Task details: Write out each line beneath this one exactly as it reads.

Data excerpt:
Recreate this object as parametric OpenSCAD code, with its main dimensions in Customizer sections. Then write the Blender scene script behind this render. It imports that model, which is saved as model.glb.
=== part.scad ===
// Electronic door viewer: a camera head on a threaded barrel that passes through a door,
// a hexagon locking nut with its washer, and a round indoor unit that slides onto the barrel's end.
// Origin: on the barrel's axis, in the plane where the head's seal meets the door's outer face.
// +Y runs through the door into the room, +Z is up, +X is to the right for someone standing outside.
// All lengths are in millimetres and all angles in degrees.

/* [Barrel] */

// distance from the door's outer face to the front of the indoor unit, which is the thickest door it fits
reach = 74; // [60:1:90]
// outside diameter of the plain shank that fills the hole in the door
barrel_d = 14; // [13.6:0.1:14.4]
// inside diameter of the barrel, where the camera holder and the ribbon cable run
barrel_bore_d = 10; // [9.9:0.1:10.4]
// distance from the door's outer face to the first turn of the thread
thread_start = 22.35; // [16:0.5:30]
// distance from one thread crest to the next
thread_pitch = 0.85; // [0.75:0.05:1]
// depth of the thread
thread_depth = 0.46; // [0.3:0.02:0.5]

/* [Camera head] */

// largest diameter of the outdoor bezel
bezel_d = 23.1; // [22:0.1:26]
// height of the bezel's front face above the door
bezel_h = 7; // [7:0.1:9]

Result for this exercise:
Recreate this object as parametric OpenSCAD code, with its main dimensions in Customizer sections. Then write the Blender scene script behind this render. It imports that model, which is saved as model.glb.
=== part.scad ===
// Electronic door viewer: a camera head on a threaded barrel that passes through a door,
// a hexagon locking nut with its washer, and a round indoor unit that slides onto the barrel's end.
// Origin: on the barrel's axis, in the plane where the head's seal meets the door's outer face.
// +Y runs through the door into the room, +Z is up, +X is to the right for someone standing outside.
// All lengths are in millimetres and all angles in degrees.

/* [Barrel] */

// distance from the door's outer face to the front of the indoor unit, which is the thickest door it fits
reach = 74; // [60:1:90]
// outside diameter of the plain shank that fills the hole in the door
barrel_d = 14; // [13.6:0.1:14.4]
// inside diameter of the barrel, where the camera holder and the ribbon cable run
barrel_bore_d = 10; // [9.9:0.1:10.4]
// distance from the door's outer face to the first turn of the thread
thread_start = 22.35; // [16:0.5:30]
// distance from one thread crest to the next
thread_pitch = 0.85; // [0.75:0.05:1]
// depth of the thread
thread_depth = 0.46; // [0.3:0.02:0.5]

/* [Camera head] */

// largest diameter of the outdoor bezel
bezel_d = 23.1; // [22:0.1:26]
// height of the bezel's front face above the door
bezel_h = 7; // [7:0.1:9]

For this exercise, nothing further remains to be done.